Desperate for revenue, more cities and counties are proceeding with tax foreclosures when residents fall several years behind on their property taxes.
But when Mr. Rady was injured and could no longer do physical labor, he couldn’t find a job and had to live off savings and credit cards. Soon, he owed Cuyahoga County close to $8,000 in property taxes, and the county treasurer sent him a foreclosure notice: His house would go to auction in February.

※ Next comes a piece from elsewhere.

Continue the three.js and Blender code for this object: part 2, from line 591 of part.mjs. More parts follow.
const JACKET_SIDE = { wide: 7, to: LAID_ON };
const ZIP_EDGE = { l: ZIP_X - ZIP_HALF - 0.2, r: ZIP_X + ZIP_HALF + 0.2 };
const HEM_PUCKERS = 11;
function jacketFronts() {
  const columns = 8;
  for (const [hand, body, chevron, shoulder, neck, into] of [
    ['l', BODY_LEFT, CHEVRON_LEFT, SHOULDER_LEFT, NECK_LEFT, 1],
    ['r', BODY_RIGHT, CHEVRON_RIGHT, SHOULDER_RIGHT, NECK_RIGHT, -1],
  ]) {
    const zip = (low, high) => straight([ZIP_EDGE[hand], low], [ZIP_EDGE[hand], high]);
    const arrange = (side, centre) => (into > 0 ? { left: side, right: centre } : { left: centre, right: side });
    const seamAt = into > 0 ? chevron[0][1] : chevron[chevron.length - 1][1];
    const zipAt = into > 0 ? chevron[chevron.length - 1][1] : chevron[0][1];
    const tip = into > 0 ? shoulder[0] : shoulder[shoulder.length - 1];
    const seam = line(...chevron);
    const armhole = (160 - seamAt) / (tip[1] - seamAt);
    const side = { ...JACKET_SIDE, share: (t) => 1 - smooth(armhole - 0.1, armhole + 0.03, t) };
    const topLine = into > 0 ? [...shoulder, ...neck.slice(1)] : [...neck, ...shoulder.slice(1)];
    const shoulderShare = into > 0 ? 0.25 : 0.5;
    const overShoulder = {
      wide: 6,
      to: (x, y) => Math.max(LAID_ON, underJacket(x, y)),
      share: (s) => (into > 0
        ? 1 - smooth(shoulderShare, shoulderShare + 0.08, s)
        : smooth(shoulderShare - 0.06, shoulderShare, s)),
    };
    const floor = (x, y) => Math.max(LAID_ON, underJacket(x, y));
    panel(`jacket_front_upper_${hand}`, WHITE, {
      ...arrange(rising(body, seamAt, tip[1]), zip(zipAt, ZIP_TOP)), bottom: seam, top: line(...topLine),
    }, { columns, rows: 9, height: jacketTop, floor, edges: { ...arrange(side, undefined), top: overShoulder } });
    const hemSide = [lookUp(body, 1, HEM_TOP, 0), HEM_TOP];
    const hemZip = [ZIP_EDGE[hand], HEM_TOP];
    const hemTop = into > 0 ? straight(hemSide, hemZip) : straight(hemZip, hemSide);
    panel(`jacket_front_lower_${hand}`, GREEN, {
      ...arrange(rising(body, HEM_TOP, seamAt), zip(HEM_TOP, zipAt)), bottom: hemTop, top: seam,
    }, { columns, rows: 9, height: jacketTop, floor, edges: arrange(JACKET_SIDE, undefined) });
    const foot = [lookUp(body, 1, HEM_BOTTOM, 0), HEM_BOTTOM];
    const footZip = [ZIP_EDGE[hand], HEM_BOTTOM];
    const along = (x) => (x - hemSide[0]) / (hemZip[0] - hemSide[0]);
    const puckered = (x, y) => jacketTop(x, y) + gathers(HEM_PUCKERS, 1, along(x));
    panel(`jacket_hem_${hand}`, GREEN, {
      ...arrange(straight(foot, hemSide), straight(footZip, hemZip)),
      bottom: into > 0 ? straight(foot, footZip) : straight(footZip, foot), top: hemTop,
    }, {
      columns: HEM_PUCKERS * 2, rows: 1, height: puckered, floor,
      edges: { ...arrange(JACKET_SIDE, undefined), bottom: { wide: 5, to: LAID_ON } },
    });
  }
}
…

Nationwide, many counties and cities faced with declining revenues are turning to tax foreclosures – when a homeowner is evicted due to unpaid taxes rather than an unpaid mortgage. For the most part, local officials see tax foreclosures as a necessary evil. But in some cases, tax foreclosures appear to be spiraling out of control, threatening the health of cities. Cuyahoga County, for instance, has recently reversed course and imposed a moratorium on tax foreclosures for the first time since the Depression.

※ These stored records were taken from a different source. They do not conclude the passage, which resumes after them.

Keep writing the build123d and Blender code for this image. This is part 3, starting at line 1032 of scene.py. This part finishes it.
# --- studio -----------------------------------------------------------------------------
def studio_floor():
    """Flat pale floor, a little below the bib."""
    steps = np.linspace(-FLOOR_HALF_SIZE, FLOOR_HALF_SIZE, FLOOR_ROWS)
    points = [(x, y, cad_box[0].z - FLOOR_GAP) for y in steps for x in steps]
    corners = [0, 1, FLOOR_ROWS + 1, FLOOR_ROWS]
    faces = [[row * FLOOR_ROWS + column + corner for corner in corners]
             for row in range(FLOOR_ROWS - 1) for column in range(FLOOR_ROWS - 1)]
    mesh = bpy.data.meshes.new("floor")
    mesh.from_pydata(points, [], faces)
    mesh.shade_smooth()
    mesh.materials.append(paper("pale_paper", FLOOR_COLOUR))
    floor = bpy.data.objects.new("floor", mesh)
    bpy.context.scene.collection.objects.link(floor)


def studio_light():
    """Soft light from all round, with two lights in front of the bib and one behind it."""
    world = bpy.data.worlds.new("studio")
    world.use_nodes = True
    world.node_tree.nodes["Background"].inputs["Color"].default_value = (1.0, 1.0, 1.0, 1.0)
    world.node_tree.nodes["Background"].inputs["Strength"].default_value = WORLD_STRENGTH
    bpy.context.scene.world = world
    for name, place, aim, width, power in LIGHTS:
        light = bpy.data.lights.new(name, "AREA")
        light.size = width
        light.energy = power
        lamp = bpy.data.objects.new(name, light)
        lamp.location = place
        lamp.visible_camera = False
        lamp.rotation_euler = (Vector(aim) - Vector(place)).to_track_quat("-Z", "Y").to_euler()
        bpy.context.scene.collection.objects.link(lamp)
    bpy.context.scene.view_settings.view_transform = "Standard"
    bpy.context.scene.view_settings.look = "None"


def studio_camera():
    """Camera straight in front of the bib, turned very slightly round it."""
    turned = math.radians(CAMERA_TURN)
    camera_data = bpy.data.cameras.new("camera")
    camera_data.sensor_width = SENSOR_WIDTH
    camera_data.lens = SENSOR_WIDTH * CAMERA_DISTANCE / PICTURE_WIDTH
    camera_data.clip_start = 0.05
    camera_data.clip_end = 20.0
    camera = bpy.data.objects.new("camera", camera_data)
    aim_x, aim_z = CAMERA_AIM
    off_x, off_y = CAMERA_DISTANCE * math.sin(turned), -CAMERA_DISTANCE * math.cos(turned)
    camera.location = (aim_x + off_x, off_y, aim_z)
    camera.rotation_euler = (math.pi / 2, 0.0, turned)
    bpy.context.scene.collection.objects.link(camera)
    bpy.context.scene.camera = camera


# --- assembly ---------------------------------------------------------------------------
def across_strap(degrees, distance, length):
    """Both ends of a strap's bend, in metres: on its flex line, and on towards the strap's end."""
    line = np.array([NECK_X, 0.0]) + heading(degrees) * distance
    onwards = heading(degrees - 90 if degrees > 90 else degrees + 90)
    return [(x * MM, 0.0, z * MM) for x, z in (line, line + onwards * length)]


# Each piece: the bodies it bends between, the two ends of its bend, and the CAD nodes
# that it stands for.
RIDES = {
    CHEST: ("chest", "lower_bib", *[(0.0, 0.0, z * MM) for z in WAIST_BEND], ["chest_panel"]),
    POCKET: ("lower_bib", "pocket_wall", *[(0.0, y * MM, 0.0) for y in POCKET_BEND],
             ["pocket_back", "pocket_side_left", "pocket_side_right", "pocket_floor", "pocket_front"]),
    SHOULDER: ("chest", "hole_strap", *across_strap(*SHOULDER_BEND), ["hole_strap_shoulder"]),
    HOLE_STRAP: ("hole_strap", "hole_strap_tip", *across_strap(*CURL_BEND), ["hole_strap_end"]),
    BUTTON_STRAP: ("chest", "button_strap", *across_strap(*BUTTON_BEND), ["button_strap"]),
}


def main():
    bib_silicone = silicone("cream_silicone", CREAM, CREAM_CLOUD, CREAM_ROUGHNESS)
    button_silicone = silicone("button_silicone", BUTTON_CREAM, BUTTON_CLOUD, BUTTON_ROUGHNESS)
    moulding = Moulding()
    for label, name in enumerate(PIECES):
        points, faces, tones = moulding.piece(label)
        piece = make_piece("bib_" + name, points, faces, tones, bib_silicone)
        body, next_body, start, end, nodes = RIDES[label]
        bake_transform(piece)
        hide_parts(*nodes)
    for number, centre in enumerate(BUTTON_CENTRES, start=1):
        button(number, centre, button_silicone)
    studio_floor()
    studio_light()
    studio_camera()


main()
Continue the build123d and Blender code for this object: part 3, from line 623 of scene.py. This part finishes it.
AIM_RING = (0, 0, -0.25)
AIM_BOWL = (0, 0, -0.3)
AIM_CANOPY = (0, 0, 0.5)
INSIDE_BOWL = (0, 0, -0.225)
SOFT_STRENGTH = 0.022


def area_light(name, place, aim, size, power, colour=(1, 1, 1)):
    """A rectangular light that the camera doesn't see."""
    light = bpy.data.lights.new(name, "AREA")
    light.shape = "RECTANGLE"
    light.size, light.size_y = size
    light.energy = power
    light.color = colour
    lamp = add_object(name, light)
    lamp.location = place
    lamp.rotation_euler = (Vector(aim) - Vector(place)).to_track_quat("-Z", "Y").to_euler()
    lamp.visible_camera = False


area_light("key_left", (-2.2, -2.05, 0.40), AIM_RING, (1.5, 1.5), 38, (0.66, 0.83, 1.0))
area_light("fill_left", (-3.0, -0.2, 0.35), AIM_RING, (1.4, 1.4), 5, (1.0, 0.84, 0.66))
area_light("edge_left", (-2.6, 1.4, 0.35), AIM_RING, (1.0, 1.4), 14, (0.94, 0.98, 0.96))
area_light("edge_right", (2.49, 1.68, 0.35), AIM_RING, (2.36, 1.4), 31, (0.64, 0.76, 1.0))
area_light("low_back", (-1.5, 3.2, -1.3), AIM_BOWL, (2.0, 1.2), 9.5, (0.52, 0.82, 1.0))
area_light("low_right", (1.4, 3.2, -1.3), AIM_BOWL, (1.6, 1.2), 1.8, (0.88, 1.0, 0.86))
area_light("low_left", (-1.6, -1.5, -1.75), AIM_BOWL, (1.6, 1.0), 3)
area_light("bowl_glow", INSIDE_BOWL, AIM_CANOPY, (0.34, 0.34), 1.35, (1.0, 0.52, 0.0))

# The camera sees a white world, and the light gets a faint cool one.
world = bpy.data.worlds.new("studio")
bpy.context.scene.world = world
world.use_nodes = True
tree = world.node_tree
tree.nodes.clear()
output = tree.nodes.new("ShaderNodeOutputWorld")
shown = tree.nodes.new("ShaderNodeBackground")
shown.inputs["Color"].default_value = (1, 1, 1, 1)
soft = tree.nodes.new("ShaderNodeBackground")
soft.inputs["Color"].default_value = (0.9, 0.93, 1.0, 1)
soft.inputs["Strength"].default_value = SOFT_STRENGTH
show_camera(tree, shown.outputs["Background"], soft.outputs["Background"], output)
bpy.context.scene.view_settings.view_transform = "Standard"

In pursuing tax foreclosures, “We’re lowering the prices [of homes] and contributing to wealth destruction,” says Treasurer Jim Rokakis.
It can be a wrenching decision. One Maine town is allowing delinquents to stay in their property penalty-free to avoid throwing people out of their homes. But, in many cases, it is local politics that rules the day: Tax foreclosures are most common in municipalities where treasurers are appointed.

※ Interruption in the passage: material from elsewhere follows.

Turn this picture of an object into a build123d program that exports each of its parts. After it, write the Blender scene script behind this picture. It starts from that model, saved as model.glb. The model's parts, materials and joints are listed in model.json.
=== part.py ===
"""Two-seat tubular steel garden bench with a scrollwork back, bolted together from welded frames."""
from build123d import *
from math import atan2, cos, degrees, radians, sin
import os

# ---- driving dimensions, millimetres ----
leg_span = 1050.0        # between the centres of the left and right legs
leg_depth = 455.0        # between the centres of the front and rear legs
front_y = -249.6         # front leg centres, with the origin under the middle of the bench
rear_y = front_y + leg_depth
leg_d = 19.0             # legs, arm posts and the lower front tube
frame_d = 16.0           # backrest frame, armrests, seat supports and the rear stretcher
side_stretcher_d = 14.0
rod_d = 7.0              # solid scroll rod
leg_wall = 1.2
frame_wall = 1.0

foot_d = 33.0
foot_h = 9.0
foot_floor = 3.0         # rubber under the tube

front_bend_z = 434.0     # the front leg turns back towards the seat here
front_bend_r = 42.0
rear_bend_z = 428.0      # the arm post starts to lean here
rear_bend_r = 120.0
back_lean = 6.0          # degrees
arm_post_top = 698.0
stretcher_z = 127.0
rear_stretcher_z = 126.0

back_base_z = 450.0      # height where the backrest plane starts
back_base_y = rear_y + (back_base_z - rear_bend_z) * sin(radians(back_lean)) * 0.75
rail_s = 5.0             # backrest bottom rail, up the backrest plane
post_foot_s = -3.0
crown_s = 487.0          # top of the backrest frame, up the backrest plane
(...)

“If you’re elected, are you going to foreclose on people who voted for you?” says Kathleen O’Donnell, a tax-title attorney in Boston.
Historically, tax foreclosures rise when mortgage foreclosures do, says Nicolas Retsinas, director of Harvard University’s Joint Center for Housing Studies. Typically, delinquent residents pay off back taxes by selling their house, but that can be hard in today’s housing market.